3rd Gear: GM’s Market Share Drops But Barra Says They’re Good
From Automotive News: As it has been for the past decade, General Motors’ U.S. market share is set to decline again this year. But CEO Mary Barra doesn’t see that as a bad thing, as they’re more focused on profits these days than market-share growth. They’re also trying to be less of a maker of rental cars.
GM’s share of more-profitable retail sales this year has grown faster than for any of the other six largest automakers, figures from the Automotive News Data Center show. GM has dialed way back on sales to rental-car operators, long its favorite sales-goosing trick. Transaction prices are up, while incentive spending has remained below that of key competitors.
In short, GM has been doing what people implored it to do for a few decades: Focus more on profits than market share.
“We’re seizing the opportunity in a very strong market to really make a move on retail, because the quality of share is as important” as the quantity, Barra told Automotive News last week.
“It’s not size for the sake of size,” she said.
We’ll see how it works out.
4th Gear: M-B The Best
Don’t laugh at those coupe-like crossovers! They’re selling like hotcakes right now, and they helped propel Mercedes-Benz to be the world’s top luxury car brand for the third consecutive month in September. Via Bloomberg:
Deliveries at the Daimler AG luxury unit rose 16 percent to 188,400 cars last month, compared with 180,500 BMW-brand autos and 170,900 at Audi. A bevy of sport utility vehicles, including the new GLC and GLE and the GLA, have put the Mercedes brand on course to outsell Audi for the first time since 2010, said Tim Urquhart, a London-based analyst for IHS Automotive.

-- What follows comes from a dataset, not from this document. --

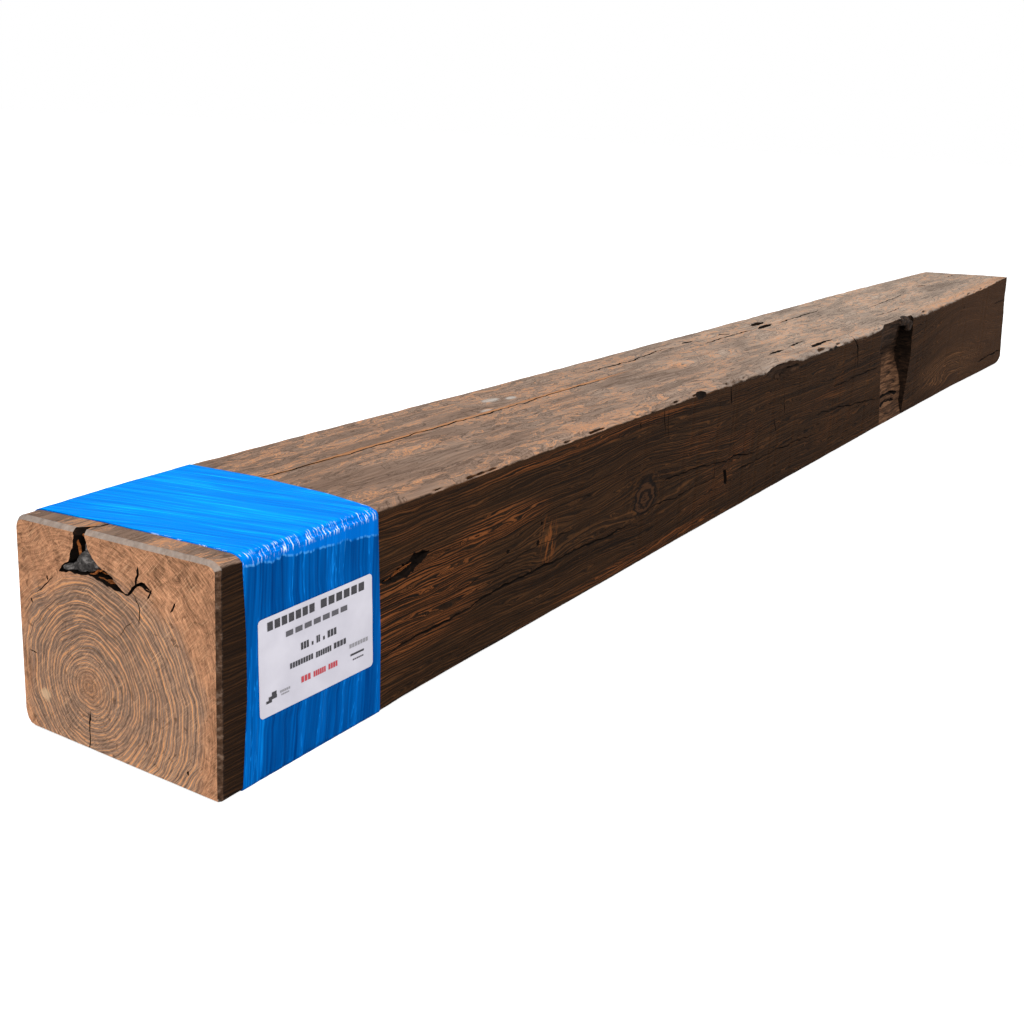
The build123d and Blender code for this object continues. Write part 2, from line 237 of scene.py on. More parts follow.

China has helped make the difference for Mercedes, which is locked in a three-way battle with BMW AG and Audi for No. 1 in the world’s luxury-car market. Mercedes sales there soared 31 percent this year through September, thanks in large part to new models such as the small SUVs. That compares with a 2 percent gain for BMW and nearly level sales for Audi. A stock market rout and cooling economic growth have combined to leave Chinese customers wary of buying new cars.
GL-EVERYTHING!
5th Gear: Strategy Shift For UAW
The United Auto Workers membership didn’t care for that contract agreement with Fiat Chrysler last time. The Detroit News reports on how UAW leaders will sell it differently this time:
The UAW ultimately will have to do things differently this time around to appease the 65 percent of members who voted against the first deal. And it’s not just about improvements over the first deal, which many industry insiders felt was fair for both sides. UAW leaders must do a better job of communicating to members, clearly detail the highlights of the contract and persuade members this is the best deal possible — all failures the first time around.
“The embarrassing missteps with the initial contract undermined the union leadership’s credibility with both management and their rank and file,” said Patrick Anderson, principal and CEO of Anderson Economic Group LLC, an analyst group in East Lansing. “It is likely that the union leadership’s rhetoric about the initial agreement failed to match reality regarding the two-tier wage system, and this became a serious grievance among rank and file.”
Reverse: The Suitcase Of Death
Neutral: Where Will Buyers Go Instead Of VW?
For their hot hatch needs, Ford, probably. For everything else, I’m shocked Subaru isn’t on that list.